## EXCERPTED RECORDS
★ ★ ★ ★

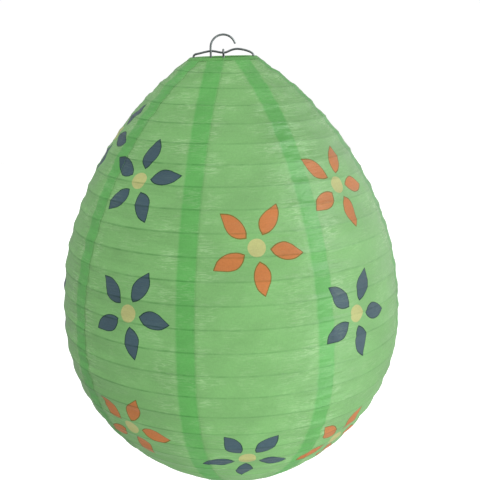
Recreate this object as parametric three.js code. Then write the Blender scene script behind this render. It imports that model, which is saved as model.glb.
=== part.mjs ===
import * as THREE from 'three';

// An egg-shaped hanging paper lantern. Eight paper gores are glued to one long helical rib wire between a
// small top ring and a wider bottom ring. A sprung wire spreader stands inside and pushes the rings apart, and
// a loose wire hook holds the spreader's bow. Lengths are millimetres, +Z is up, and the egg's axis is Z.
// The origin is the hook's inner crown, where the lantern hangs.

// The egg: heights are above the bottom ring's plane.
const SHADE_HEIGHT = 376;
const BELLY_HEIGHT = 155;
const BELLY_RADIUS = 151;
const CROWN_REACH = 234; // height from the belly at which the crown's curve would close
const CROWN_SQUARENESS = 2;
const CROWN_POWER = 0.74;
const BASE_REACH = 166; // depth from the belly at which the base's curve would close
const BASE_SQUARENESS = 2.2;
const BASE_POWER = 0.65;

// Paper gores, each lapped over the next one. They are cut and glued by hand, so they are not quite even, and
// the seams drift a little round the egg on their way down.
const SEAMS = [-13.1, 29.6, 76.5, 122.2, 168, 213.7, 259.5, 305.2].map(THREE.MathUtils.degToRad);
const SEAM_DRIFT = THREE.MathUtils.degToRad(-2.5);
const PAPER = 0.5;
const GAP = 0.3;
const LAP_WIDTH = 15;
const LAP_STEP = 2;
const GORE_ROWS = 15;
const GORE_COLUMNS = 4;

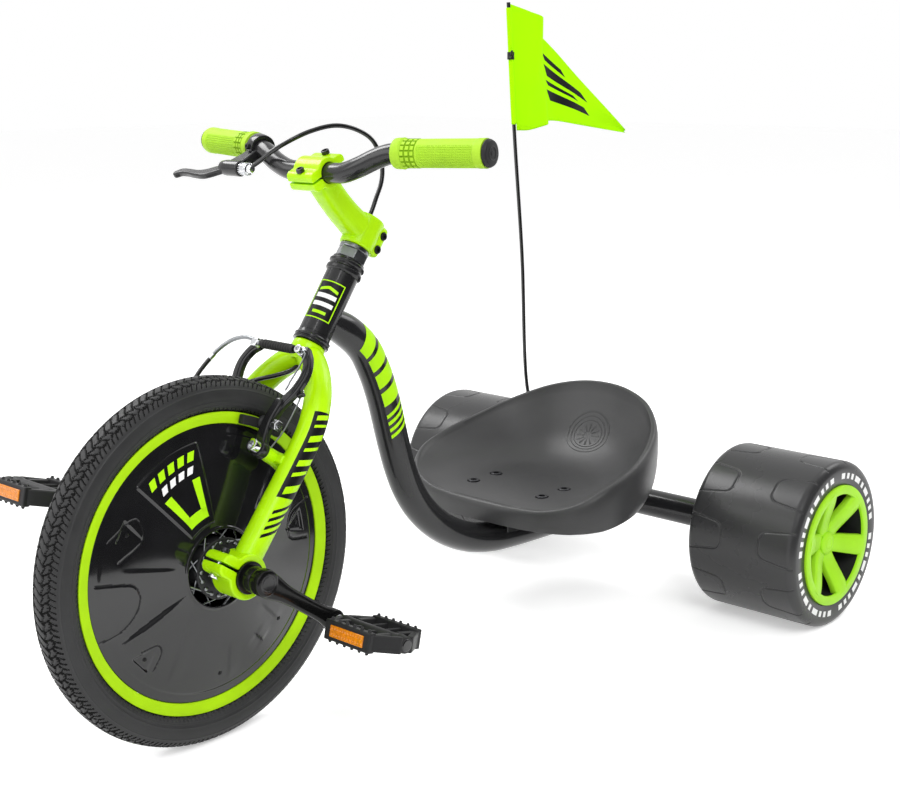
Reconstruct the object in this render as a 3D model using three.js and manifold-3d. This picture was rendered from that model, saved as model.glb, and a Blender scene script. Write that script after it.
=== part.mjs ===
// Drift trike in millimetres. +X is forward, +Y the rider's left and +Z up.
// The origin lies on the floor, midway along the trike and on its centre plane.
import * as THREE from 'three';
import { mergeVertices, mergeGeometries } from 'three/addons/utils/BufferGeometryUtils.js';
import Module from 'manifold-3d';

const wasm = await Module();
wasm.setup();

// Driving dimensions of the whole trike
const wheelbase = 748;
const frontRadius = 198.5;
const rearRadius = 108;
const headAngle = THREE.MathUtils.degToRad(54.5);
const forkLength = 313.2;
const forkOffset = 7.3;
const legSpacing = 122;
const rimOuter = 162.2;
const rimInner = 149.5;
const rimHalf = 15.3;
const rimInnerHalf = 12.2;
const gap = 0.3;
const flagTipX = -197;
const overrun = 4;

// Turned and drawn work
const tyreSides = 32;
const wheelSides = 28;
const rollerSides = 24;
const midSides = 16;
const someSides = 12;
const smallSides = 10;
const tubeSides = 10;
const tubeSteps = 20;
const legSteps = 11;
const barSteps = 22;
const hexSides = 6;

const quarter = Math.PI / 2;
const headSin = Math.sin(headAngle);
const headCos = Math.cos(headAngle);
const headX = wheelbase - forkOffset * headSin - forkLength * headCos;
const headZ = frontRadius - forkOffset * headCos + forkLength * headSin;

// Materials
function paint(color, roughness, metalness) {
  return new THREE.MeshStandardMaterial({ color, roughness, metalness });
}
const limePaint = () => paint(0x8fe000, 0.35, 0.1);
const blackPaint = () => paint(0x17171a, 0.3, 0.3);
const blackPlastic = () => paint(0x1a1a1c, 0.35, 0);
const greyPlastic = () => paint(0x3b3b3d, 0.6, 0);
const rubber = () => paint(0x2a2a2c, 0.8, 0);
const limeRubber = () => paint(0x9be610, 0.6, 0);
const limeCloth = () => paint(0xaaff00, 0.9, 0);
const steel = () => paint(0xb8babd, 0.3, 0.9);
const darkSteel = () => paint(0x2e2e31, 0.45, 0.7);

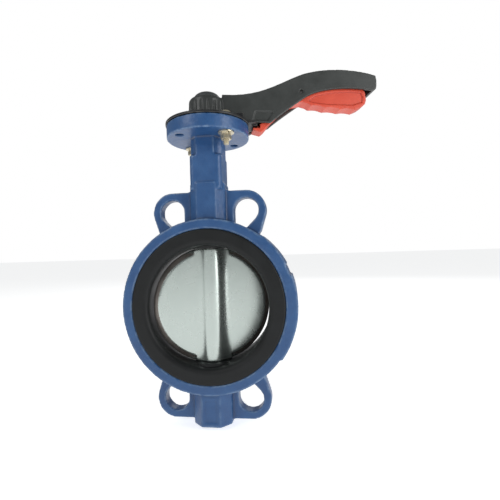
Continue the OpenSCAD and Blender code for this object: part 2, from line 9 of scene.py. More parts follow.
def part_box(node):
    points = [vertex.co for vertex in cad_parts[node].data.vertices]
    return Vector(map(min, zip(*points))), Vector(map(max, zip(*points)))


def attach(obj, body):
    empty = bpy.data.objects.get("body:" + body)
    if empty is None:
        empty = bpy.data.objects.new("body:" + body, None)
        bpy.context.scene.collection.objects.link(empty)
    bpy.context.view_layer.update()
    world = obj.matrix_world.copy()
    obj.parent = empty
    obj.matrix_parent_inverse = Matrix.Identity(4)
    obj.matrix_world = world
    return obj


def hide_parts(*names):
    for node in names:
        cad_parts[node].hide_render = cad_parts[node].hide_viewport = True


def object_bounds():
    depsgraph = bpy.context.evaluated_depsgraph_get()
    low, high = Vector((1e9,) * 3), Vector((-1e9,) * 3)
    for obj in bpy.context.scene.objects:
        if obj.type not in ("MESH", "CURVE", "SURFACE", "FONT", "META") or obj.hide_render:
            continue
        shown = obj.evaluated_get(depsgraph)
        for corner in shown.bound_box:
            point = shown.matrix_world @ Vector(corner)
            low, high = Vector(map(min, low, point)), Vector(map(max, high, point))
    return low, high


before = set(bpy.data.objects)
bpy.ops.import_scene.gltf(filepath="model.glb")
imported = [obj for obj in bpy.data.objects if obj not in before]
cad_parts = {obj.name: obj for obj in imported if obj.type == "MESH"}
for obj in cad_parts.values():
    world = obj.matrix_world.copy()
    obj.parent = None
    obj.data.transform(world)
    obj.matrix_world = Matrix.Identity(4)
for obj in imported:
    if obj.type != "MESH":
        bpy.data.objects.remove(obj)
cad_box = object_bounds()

★ ★ ★ ★

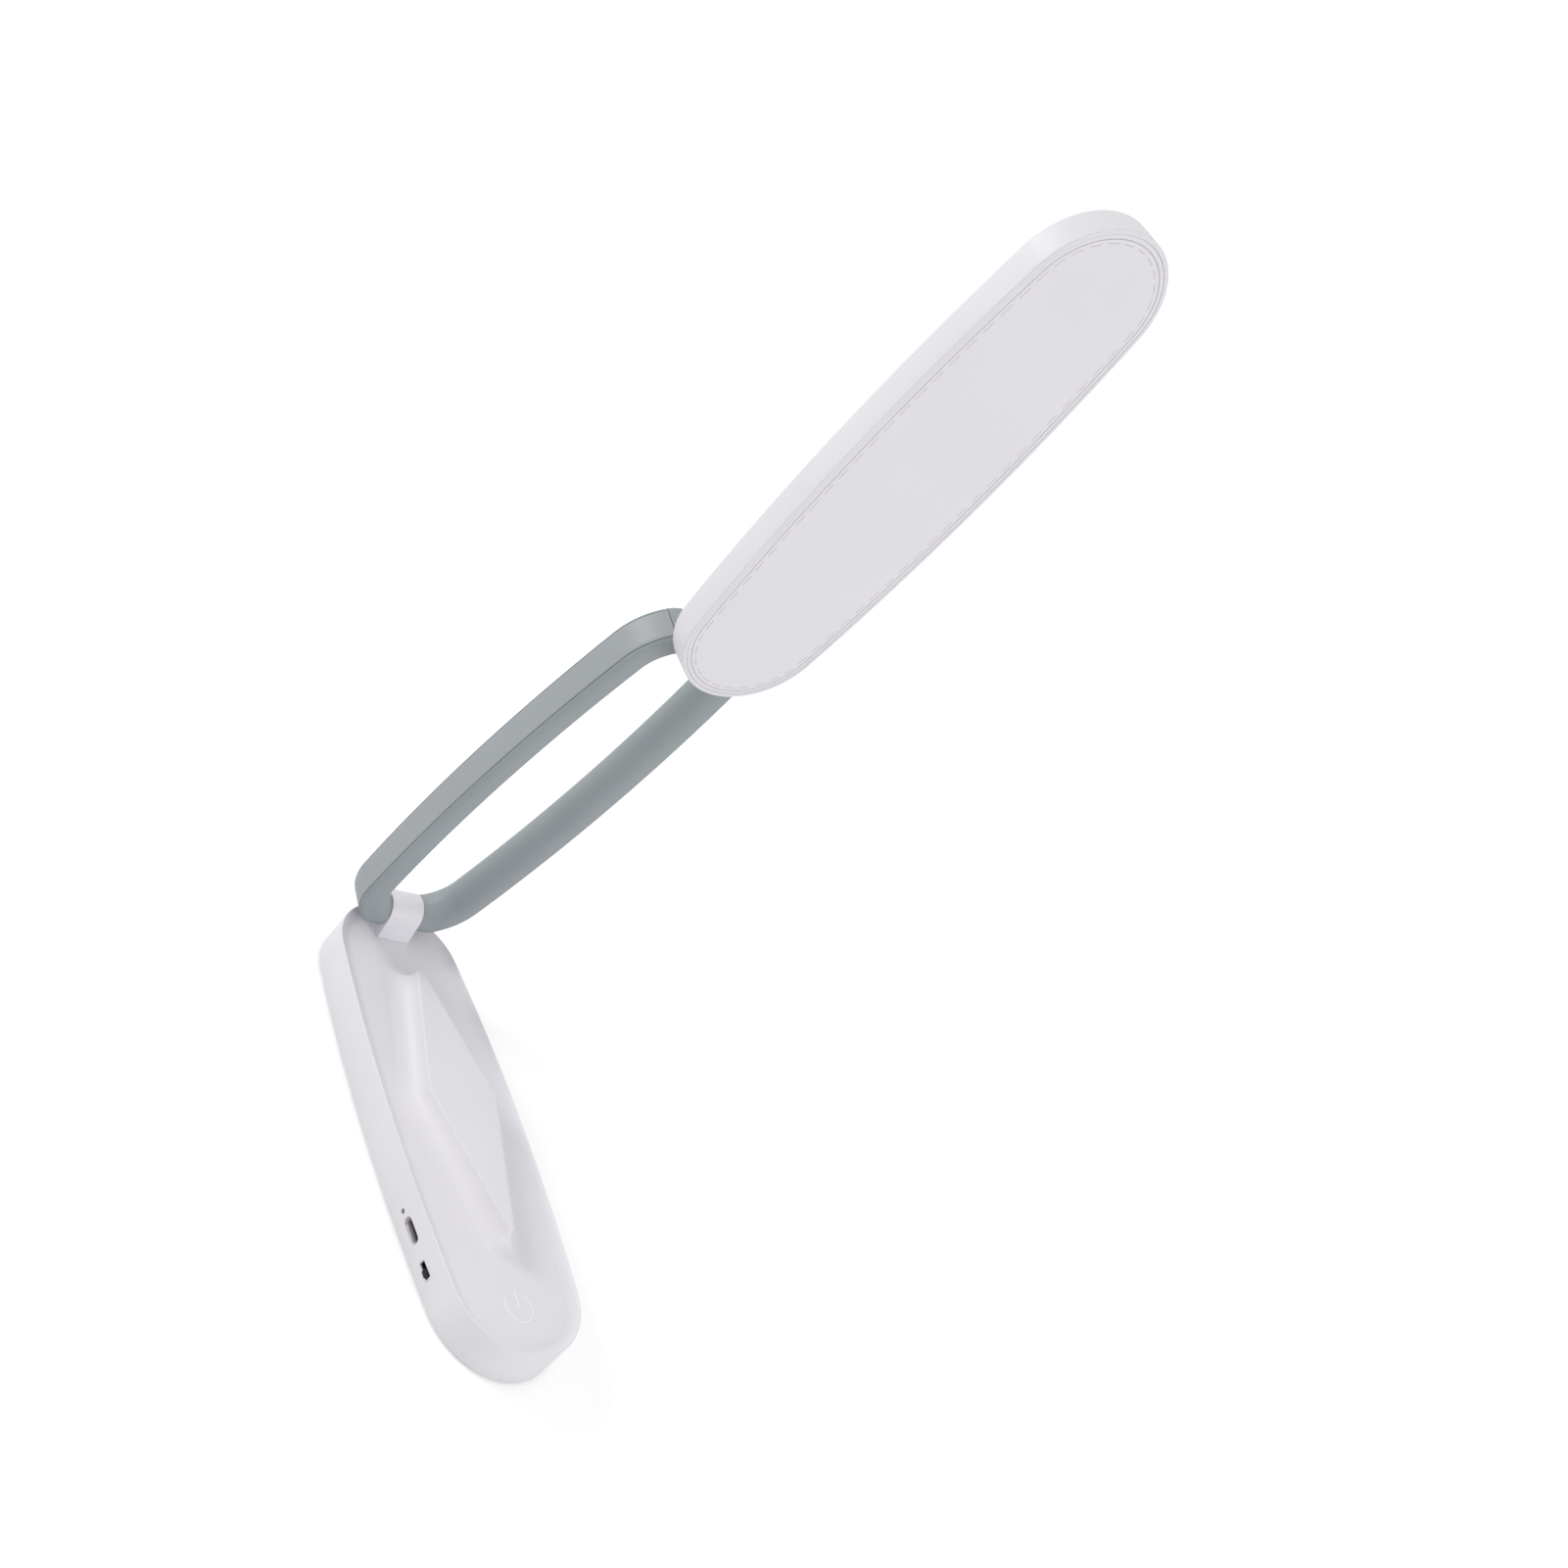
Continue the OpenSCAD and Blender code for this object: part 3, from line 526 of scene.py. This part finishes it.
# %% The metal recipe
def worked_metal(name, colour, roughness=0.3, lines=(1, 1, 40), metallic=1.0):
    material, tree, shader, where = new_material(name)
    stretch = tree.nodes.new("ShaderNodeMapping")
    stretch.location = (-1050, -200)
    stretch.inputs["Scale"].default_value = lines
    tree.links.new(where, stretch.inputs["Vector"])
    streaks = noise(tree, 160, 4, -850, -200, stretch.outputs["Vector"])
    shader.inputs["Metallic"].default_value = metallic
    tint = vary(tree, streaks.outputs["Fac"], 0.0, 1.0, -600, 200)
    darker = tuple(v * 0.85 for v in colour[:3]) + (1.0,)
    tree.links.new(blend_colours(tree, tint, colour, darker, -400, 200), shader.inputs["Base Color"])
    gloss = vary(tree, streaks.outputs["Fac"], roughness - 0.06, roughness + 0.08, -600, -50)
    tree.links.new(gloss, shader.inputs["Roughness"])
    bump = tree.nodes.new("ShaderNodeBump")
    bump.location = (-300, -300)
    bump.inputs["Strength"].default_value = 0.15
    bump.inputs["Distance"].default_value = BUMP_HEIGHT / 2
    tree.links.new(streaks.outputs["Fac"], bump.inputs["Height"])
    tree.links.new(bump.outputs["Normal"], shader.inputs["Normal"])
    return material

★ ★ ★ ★

Set down, without any change, only the lines from the line that holds "Recreate this object" through the line that holds "the lantern hangs.", both lines included.

Recreate this object as parametric three.js code. Then write the Blender scene script behind this render. It imports that model, which is saved as model.glb.
=== part.mjs ===
import * as THREE from 'three';

// An egg-shaped hanging paper lantern. Eight paper gores are glued to one long helical rib wire between a
// small top ring and a wider bottom ring. A sprung wire spreader stands inside and pushes the rings apart, and
// a loose wire hook holds the spreader's bow. Lengths are millimetres, +Z is up, and the egg's axis is Z.
// The origin is the hook's inner crown, where the lantern hangs.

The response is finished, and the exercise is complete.